2.実際のVPN回線を使って、リモートでインストールする

 これは、実際にインターネットVPN回線を用意して、その上でActive Directoryのインストールを行うという方法である。もともとインターネットVPN回線と、Active Directoryの機能はまったく別のものなので、それぞれ独立して利用することができる。

 具体的には、まず本社と支社の双方でPPTP接続のための準備をしておき、実際にPPTP接続を確立しておく。その後、支社側のActive Directoryのインストールを開始するのである。

 この方法では、離れた場所にドメイン・コントローラが存在するため、例えば致命的なエラーが発生したりすると、トラブルシューティングがやや困難になるという問題点がある。実際には、支社側でActive Directoryをインストールするときに、リモート・デスクトップ機能を使ってルートのドメイン・コントローラへ接続しておけばほとんどの問題は解決できるだろうし、動作の確認などもできるだろう。
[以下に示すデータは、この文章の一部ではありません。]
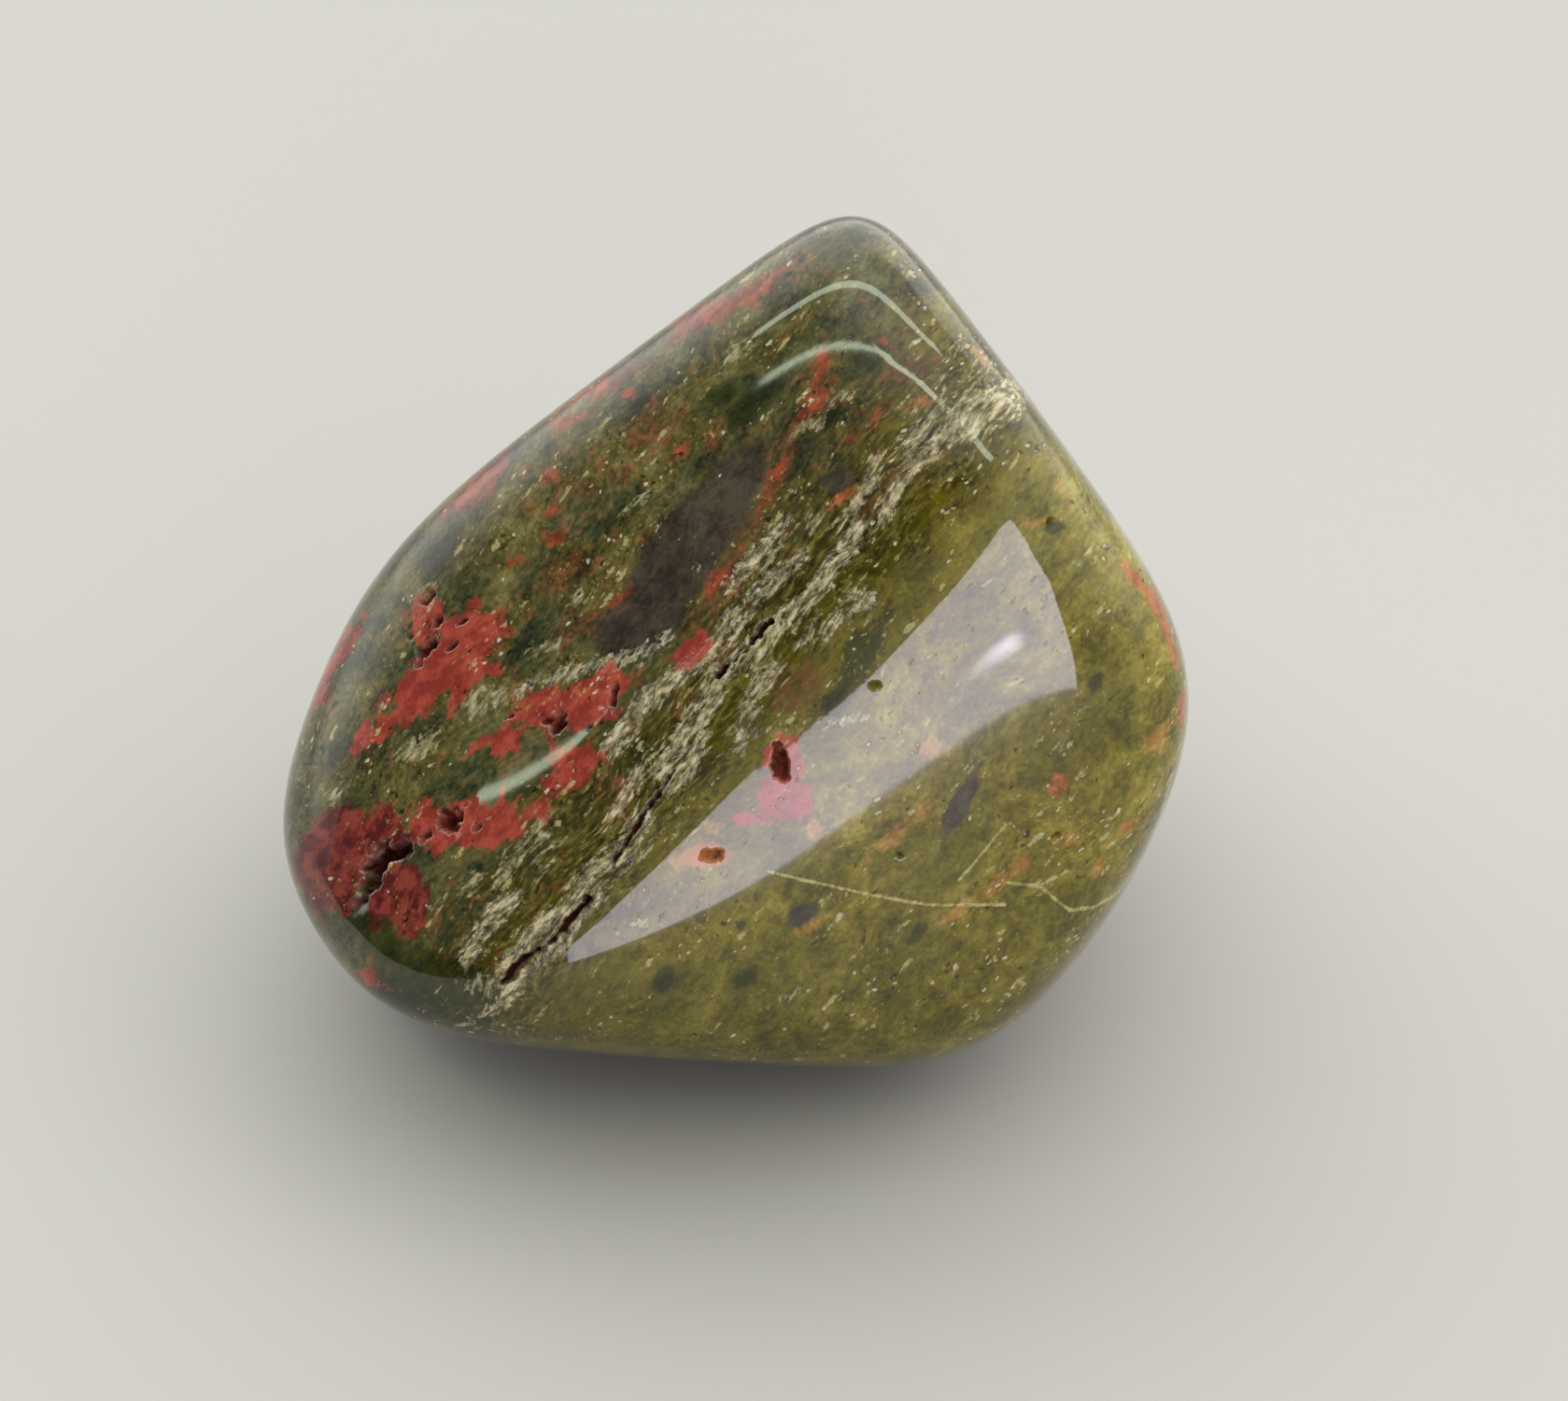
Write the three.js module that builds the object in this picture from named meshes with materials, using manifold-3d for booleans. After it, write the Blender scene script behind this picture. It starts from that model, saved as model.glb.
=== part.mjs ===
// A tumbled stone: one natural piece of mottled green and brick-red jasper, worn smooth in a
// tumbling barrel and polished. It has a few broad worn faces with soft edges between them, a blunt
// peak at the back, a small flat spot underneath that it rests on, and open pits and crevices where
// softer grains have fallen out.
//
// Millimetres and degrees. +Z is up, +X is right and -Y is the front. The origin is the middle of
// the flat resting spot. Azimuth is counted from +X towards +Y, elevation from level towards +Z.
import * as THREE from 'three';
import { mergeVertices } from 'three/addons/utils/BufferGeometryUtils.js';
import Module from 'manifold-3d';

// The core is the point that every worn face is measured from. Its height above the resting spot
// is a little less than the stone would have under it, so that the lowest point is rubbed off flat.
const CORE_HEIGHT = 10.65;

// The worn faces: which way each one faces, and its distance from the core.
const WORN_FACES = [
  { name: 'broad left face', azimuth: -130, elevation: 45, distance: 9.9 },
  { name: 'front face', azimuth: -84, elevation: 18, distance: 11.6 },
  { name: 'right edge, upper', azimuth: 23, elevation: 29, distance: 12.7 },
  { name: 'right edge, middle', azimuth: 0, elevation: -8, distance: 14.4 },
  { name: 'right edge, lower', azimuth: -32, elevation: -26, distance: 15.0 },
  { name: 'front, under the belly', azimuth: -95, elevation: -45, distance: 13.5 },
  { name: 'left end, lower', azimuth: -160, elevation: -30, distance: 16.4 },
  { name: 'left end, upper', azimuth: 163, elevation: 15, distance: 12.9 },
  { name: 'back left slope', azimuth: 130, elevation: 33, distance: 9.8 },
  { name: 'back right slope', azimuth: 64, elevation: 26, distance: 13.7 },
  { name: 'back face', azimuth: 88, elevation: -15, distance: 13.0 },
  { name: 'underside, towards the back', azimuth: 75, elevation: -55, distance: 12.0 },
  { name: 'underside, right', azimuth: 0, elevation: -58, distance: 13.2 },
  { name: 'underside, left', azimuth: 145, elevation: -58, distance: 13.2 },
  { name: 'underside, towards the front', azimuth: -110, elevation: -75, distance: 12.6 },
  { name: 'underside, middle', azimuth: 0, elevation: -90, distance: 11.1 },
];

// How crisply the worn faces meet: 2 would be a ball, and a high value has sharp edges.
const EDGE_CRISPNESS = 10;

// Each side of an icosahedron is cut into this many steps to make the stone's facets.
const STONE_STEPS = 18;
const PIT_STEPS = 3;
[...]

ただしそのためには、VPN接続が確実に動作して、ネットワーク的なトラブルなどが発生していないことが条件である。例えばVPNの通信が不安定だったり、特定のサービス(TCPやUDPのポートなど)が通過できないようになっていたりすると、途中でActive Directoryがインストールできなくなったりするが、その場合に原因を追究するのが困難になる。